When the U.S. Securities and Exchange Commission filed its multi-billion dollar lawsuit against the blockchain technology company Ripple and two executives in December, the timing was doubly peculiar. The complaint alleged that Ripple’s sales of the cryptocurrency XRP from 2013 to the present were illegal, unregistered security offerings rather than the distribution of a digital token to build a payments network. The SEC waiting seven years to make this allegation with billions of XRP tokens now coursing through the secondary crypto markets was strange enough. But the case was also filed in the final hours of outgoing SEC chairman Jay Clayton and then dumped on an evenly-split commission heading towards a new Administration.
By watching the volley of filings heat up the case docket, it has become clear that the SEC’s decision to sue Ripple was misguided. And in recent days, a series of developments are starting to make it look like a disastrous mistake that the presumed incoming chairman, Gary Gensler, will have to sort out.
The SEC probably didn’t expect the storm that Clayton’s final act has kicked up, and it has exposed the inherent weakness in the decision to sue. It began on January 1, when a group of XRP holders led by Rhode Island attorney John E. Deaton struck back at the agency.
Deaton, a personal injury lawyer with class action experience, filed a petition in the U.S. District Court in his home state to force the SEC to exclude his XRP holdings from being defined as a security. He says he didn’t buy XRP as an investment contract and never considered it a security, and the SEC’s action against Ripple unfairly harmed him when it sent its value plunging and forced crypto exchanges to start delisting the token. After filing his action, Deaton says he was inundated with requests from thousands of fellow XRP retail holders wanting to join his case.
Last Friday, the SEC’s response to Deaton landed in Rhode Island. For those watching the Ripple case in New York, it carried an astonishing argument: the SEC asked to dismiss Deaton’s petition because no determination has yet been made on whether XRP is a security. Put two and two together, and the SEC is saying that Ripple and its two top executives had to have reasonable knowledge of something seven years ago that the agency itself wasn’t sure about last Friday. One wonders which part of the 1933 Securities Act the SEC will eventually use to argue that Ripple is obliged to have psychic powers to operate lawfully in the United States.
Co-defendants Brad Garlinghouse and Chris Larsen, top Ripple executives, had sent letters to the New York judge on March 3, anticipating their own motions to dismiss the lawsuit with arguments around “fair notice and due process”. Two days later, the SEC’s response to Deaton only made their arguments even more obvious. Are the SEC staff attorneys failing to show for Zoom meetings to coordinate with each other? It’s no wonder that Ripple filed Freedom of Information Act (FOIA) requests for internal SEC documents and communications that could show that while seven years worth of high-profile developments were going on related to XRP, the agency’s actions were as unclear and confusing. Kind of like the contradictory filings they just made two days apart in New York and Rhode Island.

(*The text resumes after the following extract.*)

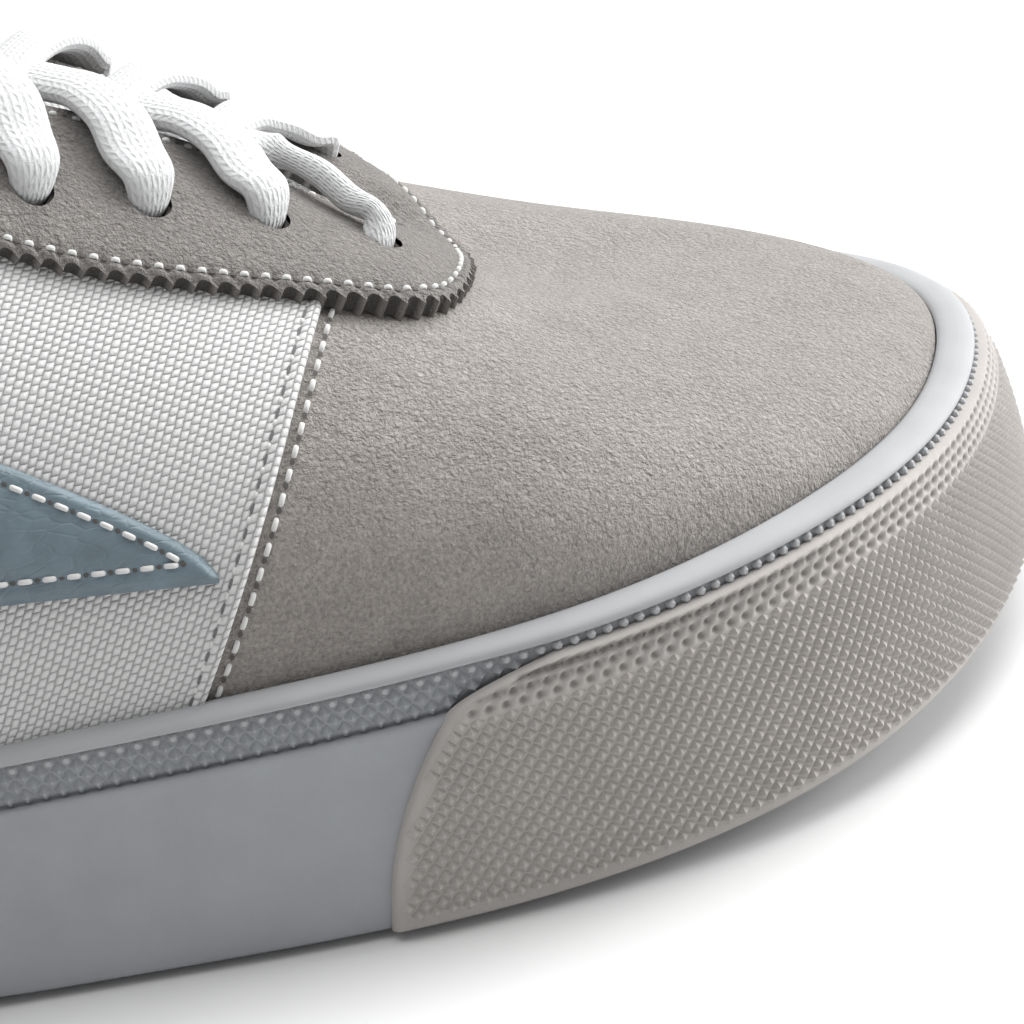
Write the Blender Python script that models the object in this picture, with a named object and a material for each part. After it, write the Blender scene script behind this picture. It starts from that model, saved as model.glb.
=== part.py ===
# Low skateboarding shoe for the left foot: toe towards +X, inner side towards -Y, floor at z = 0.
import math

import bmesh
import bpy
import numpy as np
from mathutils import Vector

MM = 0.001

# Overall sizes
LENGTH = 296.0 * MM
BALL_WIDTH = 110.0 * MM
INSTEP_HEIGHT = 103.0 * MM
GAP = 0.3 * MM

# Sole
FOXING_HEIGHT = 28.2 * MM
TOE_BATTER = 4.4 * MM
TOE_SPRING = 9.0 * MM
HEEL_SPRING = 1.5 * MM
ARCH_RISE = 1.5 * MM
FOXING_WALL = 3.4 * MM
FOOTBED_HEIGHT = 10.0 * MM
OUTSOLE_THICKNESS = 4.0 * MM
OUTSOLE_INSET = 3.4 * MM
WALL_CLEARANCE = 0.9 * MM
BAND_DEPTH = 1.2 * MM
BAND_HEIGHT = 6.0 * MM
BEAD_HEIGHT = 1.2 * MM
BEAD_DEPTH = 2.6 * MM
EDGE_ROUND = 1.0 * MM
SPRING_FROM = 0.66
HEEL_EDGE = 0.05
ARCH_MIDDLE = 0.44
ARCH_HALF = 0.13

# Toe bumper
BUMPER_THICKNESS = 1.2 * MM
BUMPER_TOP_BELOW_FOXING = 2.0 * MM
BUMPER_REACH = 94.5 * MM
BUMPER_FOOT = 1.1 * MM
BUMPER_SWEEP = 13.0 * MM
BUMPER_SWEEP_POWER = 2.0
BUMPER_TOP_RECESS = 0.2 * MM

# Upper and what is sewn on it
WALL = 2.0 * MM
COLLAR_PAD = 5.0 * MM
PAD_FROM, PAD_FULL = 0.45, 0.8
PAD_EDGE, PAD_EDGE_LOSS = 0.85, 0.45
SKIN_GAP = 0.6 * MM
CANVAS = 0.9 * MM
SUEDE = 1.5 * MM
LEATHER = 1.4 * MM
SEAM_FOOT_FROM_TOE = 109.0 * MM
SEAM_LEAN = 36.0 * MM
SEAM_TOP_RISE = 0.62
HEEL_SEAM_HALF = 0.3 * MM
QUARTER_FOOT_RISE = 0.02
QUARTER_SOFTENING = 4
THROAT_BAND = 28.0 * MM
THROAT_BAND_TAPER = 0.15
THROAT_FRONT_BAND = 10.0 * MM
EYESTAY_TOP_RISE = 0.985
EYESTAY_STEP = 2.5
CANVAS_UNDER_BAND = 5.0 * MM
COLLAR_BAND = 9.0 * MM
COUNTER_HALF_LENGTH = 44.0 * MM
COUNTER_HEIGHT = 36.0 * MM
COUNTER_DROP = 0.55
PATCH_LENGTH = 80.0 * MM
PATCH_HEIGHT = 16.0 * MM
PATCH_FRONT_FROM_TOE = 105.0 * MM
PATCH_TIP_HEIGHT = 12.2 * MM
PATCH_SLOPE = 0.13
PATCH_TAPER = 0.5
PATCH_TIP_RADIUS = 0.75 * MM

# Lacing
EYELET_COUNT = 6
EYELET_PITCH = 12.0 * MM
EYELET_FIRST = 20.5 * MM
EYELET_FROM_EDGE = 14.0 * MM
EYELET_RADIUS = 2.2 * MM
EYELET_LIFT = 0.7
LACE_WIDTH = 6.5 * MM
LACE_THICKNESS = 1.4 * MM
LACE_CLEARANCE = 0.9 * MM
LACE_CROWN = 3.0 * MM
LACE_BEND = 0.3

# Tongue and insole
TONGUE_THICKNESS = 5.0 * MM
TONGUE_UNDER_EDGE = 15.0 * MM
TONGUE_TOP_UNDER_EDGE = 6.0 * MM
THROAT_SHARE_UNDER = 0.85
TONGUE_CLEARANCE = 0.5 * MM
TONGUE_RISE = 30.0 * MM
TONGUE_TAPER_FROM = 45.0 * MM
# Rows of the tongue above the throat: share of TONGUE_RISE and share of the width under it
TONGUE_TOP = ((0.12, 0.84), (0.3, 0.72), (0.5, 0.86), (0.8, 1.15), (1.0, 1.05))
TONGUE_FOOT = 9.0 * MM
TONGUE_ROWS = 12
TONGUE_CROWN = 0.12
INSOLE_THICKNESS = 4.0 * MM

# Mesh density: points round the large rings, columns and rows of the sewn pieces, and rows of the upper
RING_POINTS = 64
EYELET_SIDES = 10
BUMPER_GRID = (36, 7)
QUARTER_GRID = (30, 8)
EYESTAY_GRID = (49, 5)
COUNTER_GRID = (17, 6)
PATCH_GRID = (15, 6)
OUTER_RISES = (-1.0, 0.0, 0.1, 0.22, 0.35, 0.48, 0.6, 0.7, 0.8, 0.9, 1.0)
LINING_RISES = (1.0, 0.88, 0.74, 0.58, 0.42, 0.26, 0.12, 0.0, -1.0)
TOWARD_SPINE = (0.45, 0.9)
PATH_POINTS = 81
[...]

On March 8, the SEC seemed to panic. It fired off a letter to the New York judge demanding she strike the “fair notice” defense from the Ripple case altogether, calling it “improper” and “spurious” and seeking an immediate hearing to decide on it. If the judge disagrees, one can only wonder what is lurking in the internal SEC communications that Ripple might find from that FOIA request and other discovery measures. What internal work went into the 2018 announcement by then-Director of Corporation Finance William Hinman that ether (ETH) is not a security, given its similarities to XRP? Which crypto exchanges asked for clear guidance from the SEC on XRP’s legal status before listing the token, and what were the agency’s internal discussions and responses? How many opportunities was the SEC given since 2013 to give Ripple and XRP holders fair notice about XRP’s status, and what went into every decision to let those opportunities pass?
I called this case the cryptocurrency trial of the century in December, and I’m being vindicated with each development. Not only is the future of the U.S. crypto industry at stake, but the arrogance of unrestrained regulators making policy through enforcement is on trial as well. The SEC has made clear it doesn’t care how many investors it harms or how many companies it drives overseas as it seeks to stretch its authority beyond common sense. The makings of what appears to be a class action lawsuit against the SEC on this issue confirms the backlash against its overreach.
The most heartening development this week was the introduction of bipartisan legislation by Rep. Patrick McHenry (R-NC), senior Republican on the House Financial Services Committee, to establish a public-private working group led by the SEC and the Commodity Futures Trading Commission (CFTC) to begin hammering out a clear regulatory framework for digital assets. I participated in a Real Clear Policy panel discussion in January with McHenry on crypto regulation, and he spoke of his determination to put an end to the agency’s overreach. It was on the same day President Biden nominated Gary Gensler to chair the SEC.
Gensler said in his Senate confirmation hearing in February that he thinks the SEC should only use its enforcement resources when it can address big problems in the markets. So it would stand to reason that the new chairman will address the biggest problem for crypto markets by investing SEC resources in McHenry’s working group, rather than in Jay Clayton’s misguided lawsuit that might blow up in the agency’s face.